• _TASK_
Treat the line containing "hide_parts(NODE)" as the first line and the final line of the material below as the last; reproduce that range exactly.

****

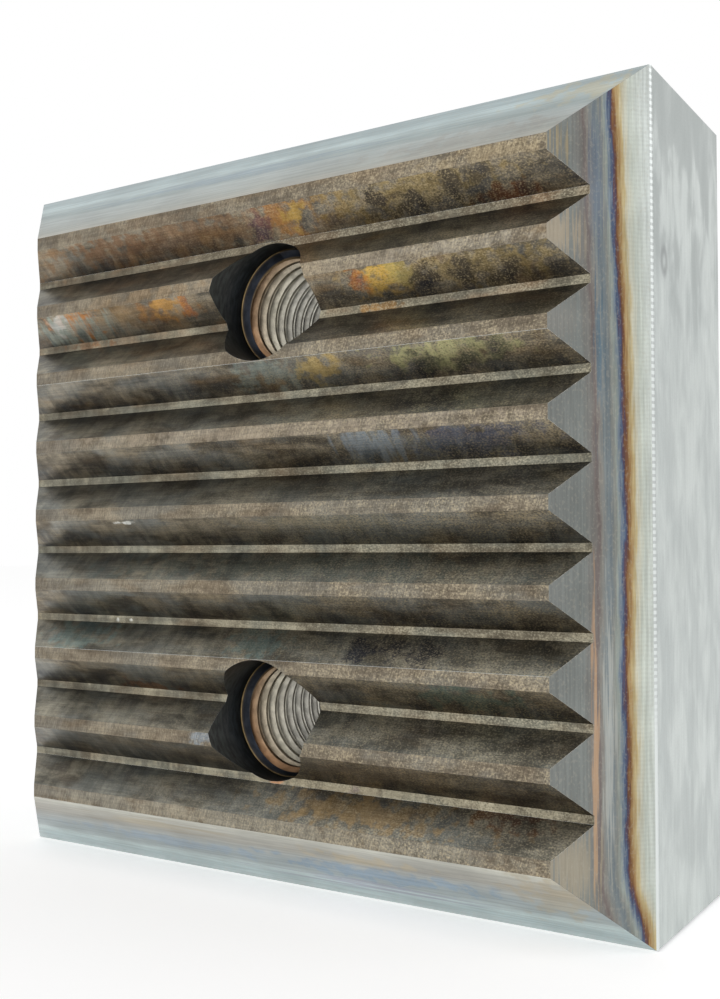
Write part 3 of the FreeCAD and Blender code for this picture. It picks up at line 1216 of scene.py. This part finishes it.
def bevel_finishes() -> dict[Region, bpy.types.Material]:
    """Make the finishes of the four bevels."""
    return {
        Region.RIGHT_BEVEL: TemperedBevel(
            "right_bevel", RIGHT_BANDS, along_x=False, inner=HALF_WIDTH - BEVEL, wobble=0.2,
            curl=1.4, drift=0.6, milling=0.5, patches=RIGHT_PATCHES).material(),
        Region.LEFT_BEVEL: TemperedBevel(
            "left_bevel", RIGHT_BANDS, along_x=False, inner=BEVEL - HALF_WIDTH, outward=-1.0,
            milling=0.55).material(),
        Region.TOP_BEVEL: TemperedBevel(
            "top_bevel", TOP_BANDS, along_x=True, inner=HEIGHT - BEVEL, patches=TOP_PATCHES).material(),
        Region.BOTTOM_BEVEL: TemperedBevel(
            "bottom_bevel", BOTTOM_BANDS, along_x=True, inner=BEVEL, outward=-1.0,
            patches=BOTTOM_PATCHES).material(),
    }


def other_finishes() -> dict[Region, bpy.types.Material]:
    """Make the finishes of the sides, the back, the holes and the edges."""
    return {
        Region.SIDE: GroundSteel(
            "side", srgb(186, 192, 190), srgb(200, 206, 203), cloud=(4.0, 4.0, 11.0),
            patches=(HeatPatch(50.0, 98.0, 14.0, 18.0, srgb(168, 174, 172), 0.75),),
            rings=((-4.6, 78.2),)).material(),
        Region.BACK: GroundSteel(
            "back", srgb(186, 191, 189), srgb(198, 203, 201), cloud=(30.0, 14.0, 14.0)).material(),
        Region.MOUTH: BoreSteel("mouth", (
            (FRONT, srgb(118, 122, 124)), (-14.5, srgb(104, 108, 112)), (-12.0, srgb(64, 70, 78)),
            (-10.62, srgb(58, 60, 64)), (-10.56, srgb(196, 170, 120)), (-10.46, srgb(150, 124, 84)),
            (-10.38, srgb(44, 46, 50)), (-9.62, srgb(46, 50, 58)), (-9.52, srgb(140, 116, 80)))).material(),
        Region.THREAD: BoreSteel("thread", (
            (-9.6, srgb(84, 66, 50)), (-8.8, srgb(140, 108, 80)), (-7.9, srgb(164, 146, 122)),
            (-5.0, srgb(194, 188, 170)), (0.0, srgb(192, 189, 178)), (17.0, srgb(184, 182, 174)))).material(),
        Region.WORN_EDGE: EdgeSteel(
            "worn_edge", srgb(112, 102, 88), srgb(188, 178, 156)).material(),
        # Bright rubbed edge; on the hole rims it is also a painted highlight.
        Region.BRIGHT_EDGE: EdgeSteel(
            "bright_edge", srgb(182, 187, 185), srgb(222, 227, 225), bright_share=0.9,
            serration=0.75).material(),
        Region.MITRE: EdgeSteel(
            "mitre", srgb(74, 80, 92), srgb(136, 140, 142), bright_share=0.5, grain=0.3).material(),
        Region.GROOVE_END: EdgeSteel(
            "groove_end", srgb(142, 139, 131), srgb(236, 234, 226), bright_share=0.85).material(),
    }


class Finisher:
    """Gives each kind of face on the jaw its finish."""

    def __init__(self, jaw: JawBlock) -> None:
        """Keep the jaw at hand.

        Args:
            jaw: The machined jaw.
        """
        self.jaw = jaw

    def region(self, face: bpy.types.MeshPolygon) -> Region:
        """Tell which kind of face this is.

        Args:
            face: A face of the jaw.

        Returns:
            Its kind.
        """
        jaw = self.jaw
        point, normal = face.center, face.normal
        near = 2 * TOUCHING
        level = 0.01
        diagonal = math.sqrt(0.5)
        if normal.y > ALIGNED and point.y > jaw.high.y - near:
            return Region.BACK
        for hole in jaw.holes:
            radius = hole.radius_at(point)
            if radius < hole.mouth_radius + near:
                depth = point.y - jaw.front
                if depth > hole.mouth_depth + 0.96 * hole.cone_depth:
                    return Region.THREAD
                if abs(normal.y) < 0.2 or depth > jaw.groove_depth + near:
                    return Region.MOUTH
        if normal.y < -ALIGNED:
            return Region.LAND if point.y < jaw.front + near else Region.FLOOR
        if abs(normal.x) > ALIGNED or abs(normal.z) > ALIGNED:
            return Region.SIDE
        sloped = abs(normal.y + diagonal) < level
        if sloped and abs(normal.z) < level:
            return Region.RIGHT_BEVEL if normal.x > 0 else Region.LEFT_BEVEL
        if sloped and abs(normal.x) < level:
            if point.z > jaw.high.z - jaw.face_bevel and normal.z > 0:
                return Region.TOP_BEVEL
            if point.z < jaw.low.z + jaw.face_bevel and normal.z < 0:
                return Region.BOTTOM_BEVEL
            return Region.UPPER_FLANK if normal.z < 0 else Region.LOWER_FLANK
        across, up = abs(point.x), abs(point.z - jaw.middle_z)
        inner = jaw.inner_reach
        if min(across, up) > inner and abs(across - up) < 4 * jaw.worn_edge:
            return Region.MITRE
        if across > inner and abs(normal.y) < 0.95 and point.y < jaw.front + jaw.groove_depth + near:
            return Region.GROOVE_END
        # The hole rims' edges take the bright edge finish: rubbed steel that is also a painted highlight
        # along the rim.
        at_a_hole = any(hole.radius_at(point) < hole.mouth_radius + 3 * jaw.worn_edge for hole in jaw.holes)
        return Region.BRIGHT_EDGE if max(across, up) > inner or at_a_hole else Region.WORN_EDGE

    def dress(self) -> None:
        """Give every face of the jaw its finish, and smooth the worn edges."""
        piece = self.jaw.piece
        materials = {**gripping_finishes(), **bevel_finishes(), **other_finishes()}
        order = list(materials)
        for region in order:
            piece.data.materials.append(materials[region])
        for face in piece.data.polygons:
            face.material_index = order.index(self.region(face))
        Workbench.pick(piece)
        bpy.ops.object.shade_smooth_by_angle(angle=SMOOTH_TURN)
        Workbench.apply(piece, "WEIGHTED_NORMAL", keep_sharp=True, weight=80)


@dataclass(frozen=True)
class Studio:
    """Plain pale floor and soft light from all round."""

    floor_size: float = 6.0
    floor_colour: Colour = srgb(240, 240, 240)
    floor_roughness: float = 0.9
    floor_glow: float = 0.5
    sky: float = 0.55
    key_power: float = 1.2
    side_share: float = 0.6
    aim: tuple[float, float, float] = (0.0, 0.0, 0.05)

    def build(self) -> None:
        """Set the stage."""
        self.world()
        self.floor()
        self.lamp("key", Vector((0.25, -0.8, 0.95)), 0.7, self.key_power)
        self.lamp("side", Vector((0.9, 0.3, 0.6)), 0.6, self.side_share * self.key_power)

    @staticmethod
    def directly_seen(tree: bpy.types.NodeTree) -> bpy.types.NodeSocket:
        """Tell rays that come from the camera, a mirror or clear matter from the others.

        Args:
            tree: The node tree to add the test to.

        Returns:
            A number that is 1 for such rays and 0 for the others.
        """
        path = tree.nodes.new("ShaderNodeLightPath")
        seen = path.outputs["Is Camera Ray"]
        for kind in ("Is Glossy Ray", "Is Transmission Ray"):
            either = tree.nodes.new("ShaderNodeMath")
            either.operation = "MAXIMUM"
            tree.links.new(seen, either.inputs[0])
            tree.links.new(path.outputs[kind], either.inputs[1])
            seen = either.outputs[0]
        return seen

    def world(self) -> None:
        """Make the white surroundings that the metal mirrors."""
        world = bpy.data.worlds.new("surroundings")
        bpy.context.scene.world = world
        world.use_nodes = True
        tree = world.node_tree
        background = tree.nodes["Background"]
        background.inputs["Color"].default_value = (*WHITE, 1.0)
        level = tree.nodes.new("ShaderNodeMapRange")
        level.inputs["To Min"].default_value = self.sky
        level.inputs["To Max"].default_value = 1.0
        tree.links.new(self.directly_seen(tree), level.inputs["Value"])
        tree.links.new(level.outputs[0], background.inputs["Strength"])

    def floor(self) -> None:
        """Lay the floor that the jaw stands on."""
        Workbench.clear_selection()
        bpy.ops.mesh.primitive_plane_add(size=self.floor_size, location=(0, 0, 0))
        floor = bpy.context.object
        floor.name = "floor"
        material = bpy.data.materials.new("floor")
        material.use_nodes = True
        tree = material.node_tree
        shader = tree.nodes["Principled BSDF"]
        shader.inputs["Base Color"].default_value = (*self.floor_colour, 1.0)
        shader.inputs["Roughness"].default_value = self.floor_roughness
        shader.inputs["Specular IOR Level"].default_value = 0.0
        shader.inputs["Emission Color"].default_value = (*WHITE, 1.0)
        lift = tree.nodes.new("ShaderNodeMath")
        lift.operation = "MULTIPLY"
        tree.links.new(self.directly_seen(tree), lift.inputs[0])
        lift.inputs[1].default_value = self.floor_glow
        tree.links.new(lift.outputs[0], shader.inputs["Emission Strength"])
        floor.data.materials.append(material)

    def lamp(self, name: str, place: Vector, size: float, power: float) -> None:
        """Hang a large soft lamp that faces the jaw.

        Args:
            name: Name of the lamp.
            place: Where it hangs.
            size: Its width.
            power: Its power in watts.
        """
        light = bpy.data.lights.new(name, "AREA")
        light.size = size
        light.energy = power
        lamp = bpy.data.objects.new(name, light)
        lamp.location = place
        lamp.rotation_euler = (Vector(self.aim) - place).to_track_quat("-Z", "Y").to_euler()
        bpy.context.scene.collection.objects.link(lamp)


@dataclass(frozen=True)
class Viewpoint:
    """The camera: from the right of the gripping face, level with its middle."""

    place: Vector = field(default_factory=lambda: Vector((0.0928894, -0.1327050, 0.0446157)))
    tilt: float = 91.63367
    roll: float = 0.14943
    heading: float = 31.40607
    lens: float = 57.1928
    shift_x: float = -0.0621864
    shift_y: float = 0.0266972
    sensor_width: float = 36.0
    clip_start: float = 0.01

    def build(self) -> None:
        """Put the camera in place."""
        data = bpy.data.cameras.new("camera")
        data.sensor_fit = "HORIZONTAL"
        data.sensor_width = self.sensor_width
        data.lens = self.lens
        data.shift_x = self.shift_x
        data.shift_y = self.shift_y
        data.clip_start = self.clip_start
        camera = bpy.data.objects.new("camera", data)
        camera.location = self.place
        camera.rotation_euler = [math.radians(a) for a in (self.tilt, self.roll, self.heading)]
        bpy.context.scene.collection.objects.link(camera)
        bpy.context.scene.camera = camera


def main() -> None:
    """Build the jaw, dress it and set the stage."""
    logging.basicConfig(level=logging.INFO, format="%(message)s")
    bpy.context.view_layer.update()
    jaw = JawBlock.from_frame()
    piece = jaw.build()
    Finisher(jaw).dress()
    LOG.info("jaw: %d faces", len(piece.data.polygons))
    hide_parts(NODE)
    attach(piece, ROOT_BODY)
    Studio().build()
    Viewpoint().build()
    bpy.context.scene.view_settings.view_transform = "Standard"


if __name__ == "__main__":
    main()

****

• _FULL SOLUTION_
    hide_parts(NODE)
    attach(piece, ROOT_BODY)
    Studio().build()
    Viewpoint().build()
    bpy.context.scene.view_settings.view_transform = "Standard"


if __name__ == "__main__":
    main()